All of a sudden, patronage makes sense. Patreon accounts for highly reputed open source developers, funded by small-dollar donations from other developers, let the paid prop up the unpaid they rely on. Sell a private mailing list and timely access to security bulletins. It’s the in-house dev’s neck if there’s a problem, a missed deadline, or a breach. Sell laptop stickers. Coders love those. Suits do not. Sell ads to corporations if you can, sure. Especially for large amounts. But mostly, focus on driving as many small-dollar, fellow-dev contributors to your page as you can. Low friction, for aggregate volumes of dollars you otherwise wouldn’t see, is the only way the high fees make sense. Become an anonymous cactus, if that’s what the kids will fund.
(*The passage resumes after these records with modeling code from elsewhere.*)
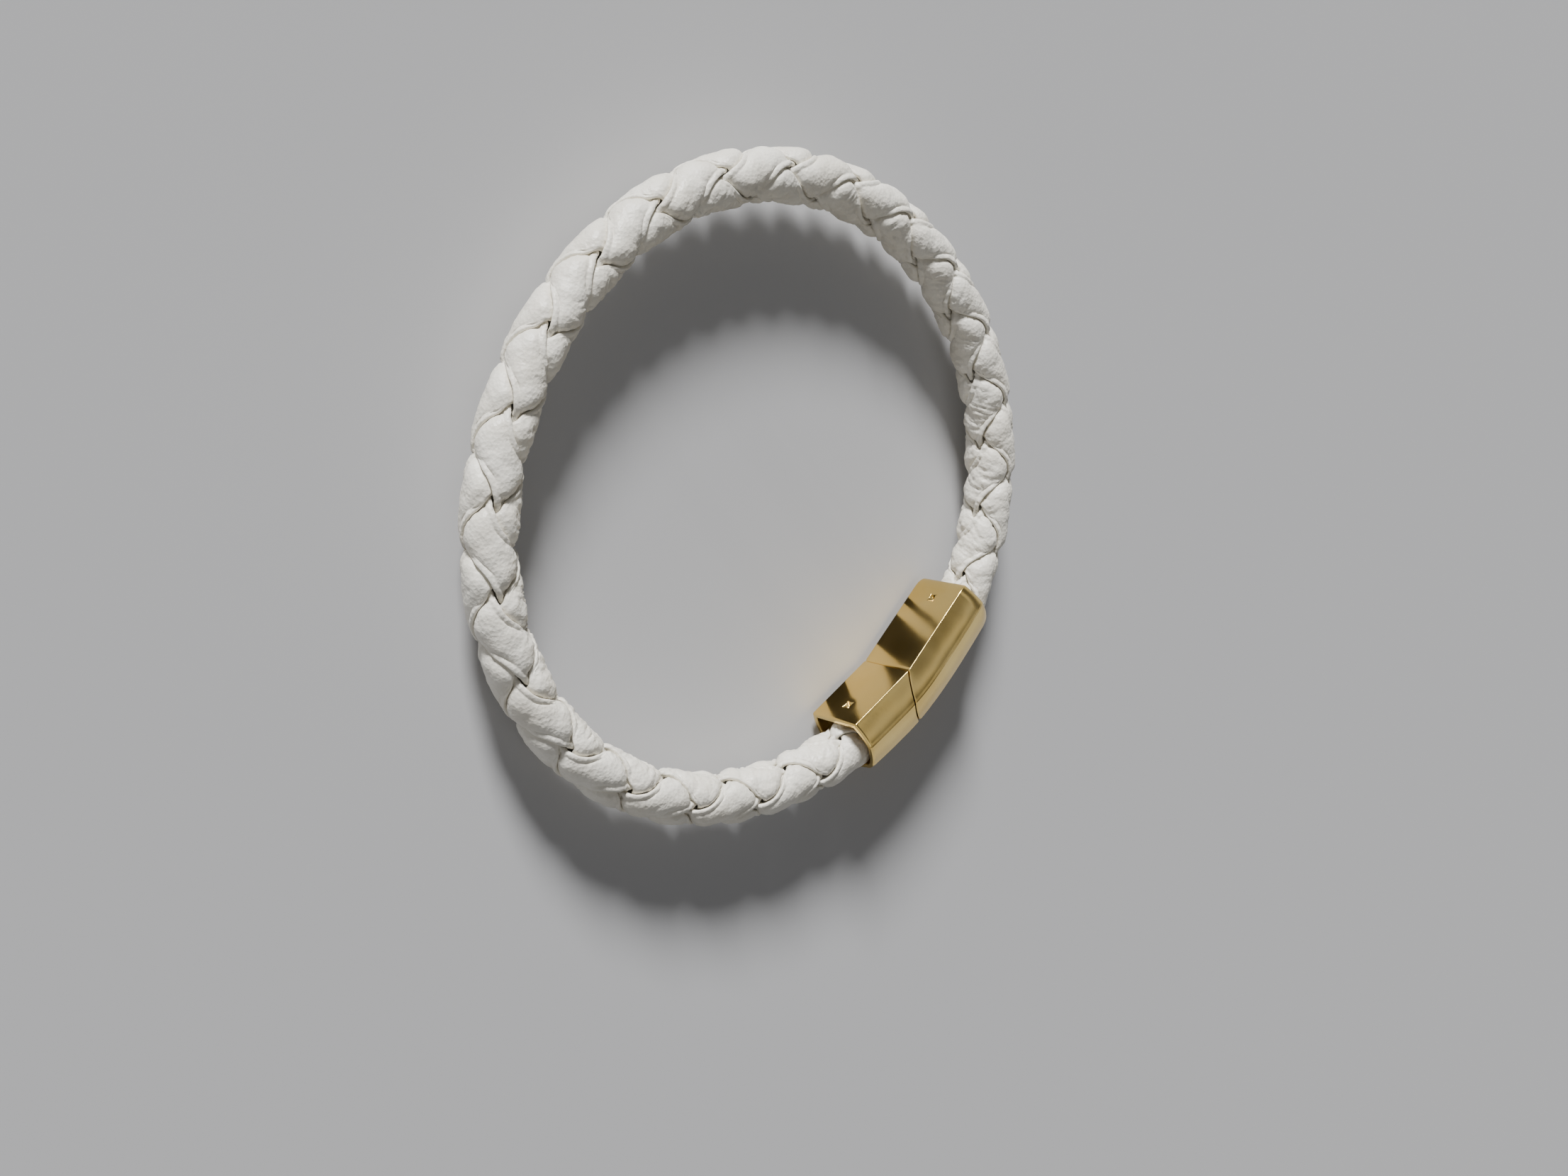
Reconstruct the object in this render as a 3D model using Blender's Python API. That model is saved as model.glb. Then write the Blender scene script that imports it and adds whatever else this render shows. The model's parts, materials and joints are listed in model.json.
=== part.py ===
"""Braided leather bracelet with a two-piece magnetic clasp, lying flat.

Four soft leather strips make a round braid. Its ends are bound with thread and glued into the two
halves of a gilt clasp. A tongue on the short half enters a socket in the long half, and a magnet in
each half holds them together.

Frame: +Z up, the ring's plane is XY, the origin is the ring's centre, and the clasp's seam is at -Y.
The long (socket) half is on the +X side. Sizes below are in millimetres and degrees.
"""

import math

import bmesh
import bpy
import numpy as np

MM = 0.001

# Ring centreline: RING_RADIUS * (1 + OVAL cos 2a - EGG cos 3a) at azimuth a.
RING_RADIUS = 32.55
OVAL = 0.040
EGG = 0.009
SEAM_AZIMUTH = -90.0
PATH_POINTS = 2881

# Braid: two strips wind one way and two the other, each over one column and under the next.
LAY_LENGTH = 16.94
LAY_START = 6.46
COLUMN_ANGLE = 69.3
OVER_RADIUS = 2.35
UNDER_RADIUS = 0.98
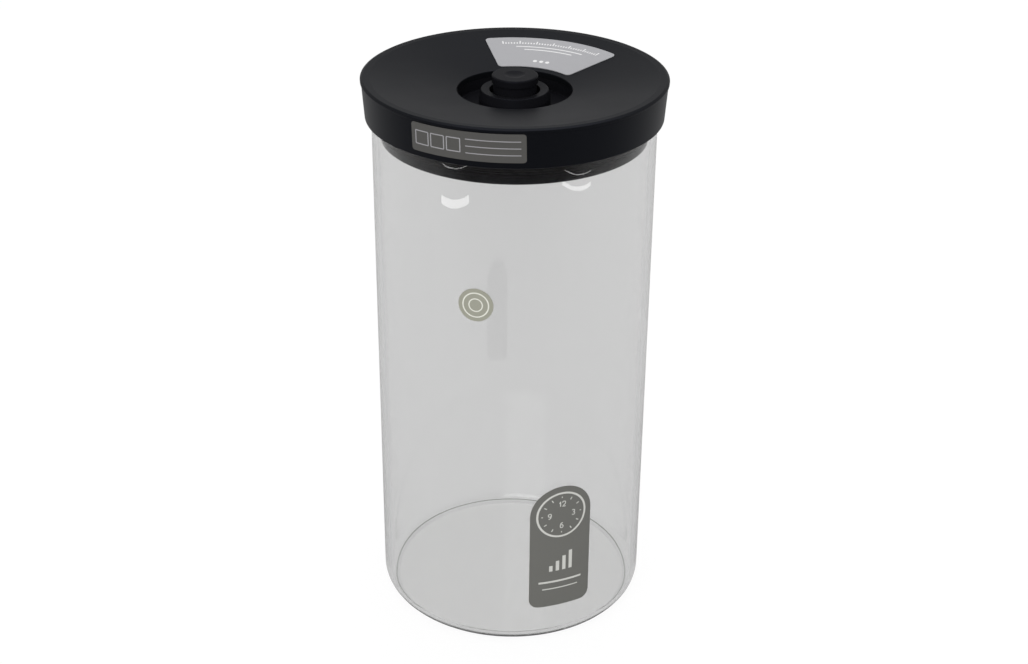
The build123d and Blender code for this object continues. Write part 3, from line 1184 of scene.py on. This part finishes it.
def studio_sky():
    """White for the camera. Glass shows it white up to a little above the horizon, glossy things
    mirror a greyer backdrop behind the part, and both find the room dark overhead."""
    world = bpy.data.worlds.new("studio")
    world.use_nodes = True
    tree = world.node_tree
    tree.nodes.clear()
    place = add(tree, "ShaderNodeTexCoord").outputs["Generated"]
    light_path = add(tree, "ShaderNodeLightPath").outputs
    reach = add(tree, "ShaderNodeVectorMath", {"operation": "DOT_PRODUCT"}, _0=place, _1=backdrop_way)
    backdrop = ramp(tree, reach.outputs["Value"], backdrop_dark_reach, backdrop_bright_reach)
    mirrored = add(tree, "ShaderNodeMath", {"operation": "MULTIPLY"}, _0=backdrop, _1=mirrored_share)
    strength = add(
        tree,
        "ShaderNodeMix",
        _0=light_path["Is Glossy Ray"],
        _2=world_light,
        _3=mirrored.outputs[0],
    )
    axes = add(tree, "ShaderNodeSeparateXYZ", Vector=place)
    overhead = ramp(tree, axes.outputs["Z"], sky_dark_rise, sky_bright_rise)
    seen_strength = larger(tree, light_path["Is Camera Ray"], overhead)
    lit = add(tree, "ShaderNodeBackground", Color=linear("#FFFFFF"), Strength=strength.outputs[0])
    seen = add(tree, "ShaderNodeBackground", Color=linear("#FFFFFF"), Strength=seen_strength)
    seen_ray = larger(tree, light_path["Is Camera Ray"], light_path["Is Transmission Ray"])
    both = add(tree, "ShaderNodeMixShader", Fac=seen_ray, _1=lit.outputs[0], _2=seen.outputs[0])
    add(tree, "ShaderNodeOutputWorld", Surface=both.outputs[0])
    return world


def white_sweep():
    """Matt white board that a camera sees as white, also through glass, less a part of the
    shadow. What glossy things mirror of it gets darker towards the front, and what the inside of
    the glass mirrors of it gets greyer far out in front."""
    material, tree, output = new_material("white_sweep")
    place = add(tree, "ShaderNodeTexCoord")
    axes = add(tree, "ShaderNodeSeparateXYZ", Vector=place.outputs["Object"])
    light_path = add(tree, "ShaderNodeLightPath").outputs
    front = ramp(tree, axes.outputs["Y"], floor_dark_y, floor_bright_y)
    mirrored = add(tree, "ShaderNodeMath", {"operation": "MULTIPLY"}, _0=front, _1=mirrored_share)
    board = add(tree, "ShaderNodeBsdfDiffuse", Color=linear(board_colour))
    mirror_glow = add(tree, "ShaderNodeEmission", Strength=mirrored.outputs[0])
    lit = add(
        tree,
        "ShaderNodeMixShader",
        Fac=light_path["Is Glossy Ray"],
        _1=board.outputs[0],
        _2=mirror_glow.outputs[0],
    )
    pale = add(tree, "ShaderNodeBsdfDiffuse", Color=linear(seen_board_colour))
    far_front = ramp(tree, axes.outputs["Y"], fade_dark_y, fade_bright_y, fade_share)
    faded = add(tree, "ShaderNodeMath", {"operation": "MULTIPLY"}, _0=far_front, _1=floor_glow)
    strength = add(
        tree,
        "ShaderNodeMix",
        _0=light_path["Glossy Depth"],
        _2=floor_glow,
        _3=faded.outputs[0],
    )
    glow = add(tree, "ShaderNodeEmission", Strength=strength.outputs[0])
    seen = add(tree, "ShaderNodeAddShader", _0=pale.outputs[0], _1=glow.outputs[0])
    seen_ray = larger(tree, light_path["Is Camera Ray"], light_path["Is Transmission Ray"])
    both = add(tree, "ShaderNodeMixShader", Fac=seen_ray, _1=lit.outputs[0], _2=seen.outputs[0])
    tree.links.new(both.outputs[0], output.inputs["Surface"])
    return material


bpy.context.scene.world = studio_sky()

floor_mesh = bpy.data.meshes.new("floor")
floor_corners = [
    (-half_floor, -half_floor, -floor_gap),
    (half_floor, -half_floor, -floor_gap),
    (half_floor, half_floor, -floor_gap),
    (-half_floor, half_floor, -floor_gap),
]
floor_mesh.from_pydata(floor_corners, [], [(0, 1, 2, 3)])
floor_mesh.materials.append(white_sweep())
floor = bpy.data.objects.new("floor", floor_mesh)
bpy.context.scene.collection.objects.link(floor)


def soft_lamp(name, place, aim, width, height, power):
    """A rectangular light that faces the point it is aimed at."""
    data = bpy.data.lights.new(name, "AREA")
    data.shape = "RECTANGLE"
    data.size = width
    data.size_y = height
    data.energy = power
    lamp = bpy.data.objects.new(name, data)
    lamp.location = place
    lamp.rotation_mode = "QUATERNION"
    lamp.rotation_quaternion = (Vector(aim) - Vector(place)).to_track_quat("-Z", "Y")
    bpy.context.scene.collection.objects.link(lamp)
    return lamp


# Each lamp: name, place, the point it is aimed at, width and height, all in metres, and watts
soft_lamps = (
    ("top_light", (0.1, 0.35, 1.3), (0, 0, 0.1), 1.1, 0.8, 5),
    ("front_light", (-0.3, -1.2, 1.1), (0, 0, 0.1), 1.0, 0.8, 9),
)
glint_lamps = (
    ("left_strip", (-0.223, -0.23, 0.055), (-0.019, -0.045, 0.174), 0.125, 0.0044, 0.0095),
    ("left_line", (-0.221, -0.235, 0.073), (-0.0186, -0.0452, 0.1864), 0.12, 0.0006, 0.0011),
    ("right_strip", (0.236, -0.218, 0.063), (0.0203, -0.0445, 0.1805), 0.13, 0.0022, 0.0048),
    ("right_line", (0.239, -0.216, 0.07), (0.0205, -0.0444, 0.1847), 0.12, 0.0006, 0.0011),
)
for lamp_values in soft_lamps:
    soft_lamp(*lamp_values)

# The narrow lamps show only as glints in the glass, and not themselves
for lamp_values in glint_lamps:
    glint_lamp = soft_lamp(*lamp_values)
    glint_lamp.visible_camera = False
    glint_lamp.visible_transmission = False

bpy.context.scene.view_settings.view_transform = "Standard"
And wouldn’t you know, unified reputation systems, like GitHub activity, also start to make sense. So does gaming them. Fellow shows up in your repo’s issues, asking for feature. Is he on your patrons list? No. Is he active in open source? No. Give him his choice: Show me commits, or show me coin, or I’ll show you #wontfix. I don’t need to know who you’re working for.. This is between you and me.

Basically, it’s the coins from John Wick. Give a favor, take a favor, end up rich in favors, or dead to the guild. But instead of murder for hire, it’s the dirty work of rigging up software that straight folk don’t need to see.

The whole thing makes me queasy. It all seems a bit absurd.

Subaltern

This view comports nicely with open source as mere adjunct to proprietary software development. In essence, open source becomes a performance enhancer for system integrators making proprietary products and services: things people other than programmers actually interact with and derive value from. More and more free software gets written, but it gets harder and harder to make do without proprietary apps and services.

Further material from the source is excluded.